Es war relativ egal, ob da ein oder zwei Kinder dabei waren, die sich nicht so gut kannten oder verstanden. Entweder das blieb so oder solche Gelegenheiten wurden zum Grundstein neuer Freundschaften.
Absagen ist unhöflich. Egal, ob der rothaarige Marco oder die allwissende Streber-Carmen auch da sind. Da muss Kind durch. Und am Ende war es meistens gar nicht so schlimm.
Jetzt gibt es keine Eltern mehr, die die Einladungsliste überarbeiten oder von denen man trotz Protest zu den Partys hingebracht wird.
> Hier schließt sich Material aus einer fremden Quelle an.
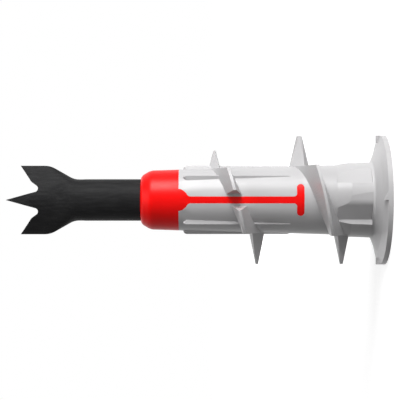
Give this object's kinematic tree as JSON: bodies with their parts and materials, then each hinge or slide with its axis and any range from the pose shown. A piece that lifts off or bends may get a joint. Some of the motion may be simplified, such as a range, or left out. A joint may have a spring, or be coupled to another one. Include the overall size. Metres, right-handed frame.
{
  "type": "plasterboard plug",
  "caption": "Self-drilling plasterboard plug: slotted nylon barrel with a coarse cutting thread and wide head, a second-colour nose with webs, and a forked drilling tip.",
  "frame": {"origin": "centre of the head's flat outer face, on which the plug stands", "axes": "+Z along the plug's axis from the head to the drilling point, -Y towards the web that faces the camera, +X towards the upper outer cutting point"},
  "size_m": [0.015, 0.015, 0.044],
  "materials": {
    "grey_nylon": "satin moulded",
    "red_nylon": "satin moulded",
    "black_steel": "blackened, with faint lengthwise streaks"
  },
  "bodies": {
    "root": {"plug_body": "grey_nylon", "nose_web": "red_nylon", "drill_tip": "black_steel"}
  },
  "joints": []
}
Ich bin erwachsen und muss muss nun selbst entscheiden, ob ich stark genug bin, eine Einladung von einer geliebten Freundin anzunehmen in dem Wissen, dass evtl. eine andere einst gemeinsame Freundin, der ich mal sehr sehr nah stand, da sein könnte.
Ich weiß nicht, ob ich das aushalten kann. Eher nicht. Unsere gemeinsame Vergangenheit und das blöde Ende gehen mir noch zu nah.
Absagen, weil eine andere kommt? Früher unmöglich, jetzt eine schwierige Entscheidung. Ich glaub, ich werd mal mit der Gastgeberin telefonieren. Reden hilft bestimmt.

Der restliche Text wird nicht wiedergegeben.